Much of the Starbucks union's momentum stems from the union's victory at the Elmwood Avenue Starbucks in New York on Dec. 9. Arizona's union win could bolster more worker support despite legal obstacles and firings the union claims are retaliation for organizing.
Reggie Borges, a spokesperson for Starbucks, said in an email to Restaurant Dive, that the company's opposition to the union was unchanged, and said Starbucks was committed to bargaining with the union in good faith.
Starbucks still opposes the union and believes workers should vote as a regional market rather than on a store-by-store basis, Borges said. The coffee chain argued this point in a request for the NLRB to review the regional director’s direction of the Arizona election. The NLRB denied that request, with three board members arguing "the petitioned-for single store unit is presumptively appropriate."
Although Starbucks Workers United has surpassed the 100-store threshold, Nelson Lichtenstein, a professor specializing in labor history at University of California Santa Barbara, previously told Restaurant Dive that that number of stores, about 1% of corporate units in the United States, is insignificant in terms of Starbucks operations.
“It would not even touch [Starbucks'] balance sheet to shut down 100 stores," Lichtenstein said. In 2018, Starbucks shut down more than 100 underperforming stores.
But, in a broader sense, the victory in Arizona has implications beyond Starbucks, John Logan a professor of labor and employment studies at San Francisco State University, said.
"We could be on the cusp of a big change for the organized labor, in which low-wage service workers are drawn, like the industrial workers of the 1930s, into the mainstream and the union movement is empowered," Logan wrote in an email to Restaurant Dive. "The union campaign at Starbucks has also provided the American public with an education in how our labor laws work."
Michelle Hejduk, a shift supervisor and organizing committee member at the Mesa cafe, said support and solidarity from the Buffalo organizers was vital to strengthening union morale.

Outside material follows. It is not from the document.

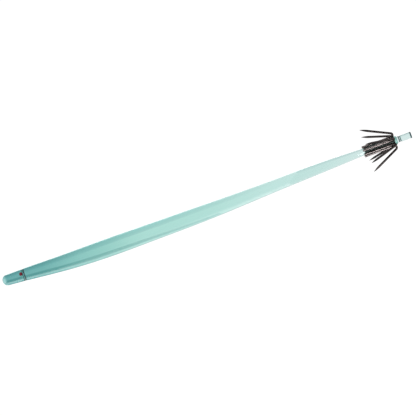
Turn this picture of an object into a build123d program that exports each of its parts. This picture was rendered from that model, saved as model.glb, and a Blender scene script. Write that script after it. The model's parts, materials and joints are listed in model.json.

"That they were always there, we've never felt left alone by them. And I will say that that continues with us as well, reaching out and making sure that we're helping our fellow partners," Hejduk said at a press conference hosted by Starbucks Workers United following the victory.
Organizers around the country say the spread of the union drive may have caught the company off guard.The first Buffalo campaign, and Starbucks’ response to it, pushed many workers to consider organizing seriously.
Starbucks' decision to send former CEO Howard Schultz and President of Starbucks North America Rossan Williams to dissuade Buffalo workers from organizing, for example, inspired Kylah Clay, a barista at a Boston Starbucks, to join the organizing drive.
"When I saw how strongly corporate was reacting to Buffalo, I knew it must have been something that they were afraid of," Clay said. "Once I started looking into unions and learning more about it … I thought, 'Okay, this just shows that we need a union.'"
Clay's store and another cafe in nearby Brookline, Massachusetts, were the first units to file for NLRB elections after the union clinched a victory in Buffalo. The organizing committee at her store, which filed on Dec. 13, had majority support before the Buffalo elections but waited until after the union’s victory there to go public, Clay said.
Organizers encouraging this movement have allegedly clashed with management and Starbucks corporate, however. Sydney Durkin, a shift supervisor and organizing committee member at the Broadway East and Denny Way Starbucks in Seattle, said she was issued a final written warning because she was absent the day of her store's NLRB hearing. Durkin said her employers knew she had been asked to testify at the hearing and managers were aware she would miss work that day. Restaurant Dive viewed the warning issued to Durkin, which was for a no-call no-show.
"Because I did not personally call them and say 'Hi, I'm at the hearing.' You know, the one we're all at together," Durkin said.
Durkin said she'd received one previous write-up in her six years at Starbucks, as a result of a disagreement with a district manager. Borges said Starbucks employees receive no-call no-show infractions when they don’t notify management of absences.
In Memphis, Tennessee, seven organizers were fired after they were interviewed in their cafe by local media. The union claimed the firings were in retaliation for organizing. But Borges said these organizers were fired for "egregious violations of policy" because they let reporters and partners who were off-the-clock into the store after it was closed. This behavior would normally result in termination, Borges said.
In Boston, the company also sent regional and district managers to organizing stores to hold meetings with workers, Clay said. But those meetings didn’t slow the union down, she said.
"Their initial strategy backfired, because they are sending all these corporate people into our store who we've never met before, who are all of a sudden saying, 'We're partners, we’re just like you,'" Clay said. "I think the people who are more on the fence have become more pro-union because of what corporate is doing."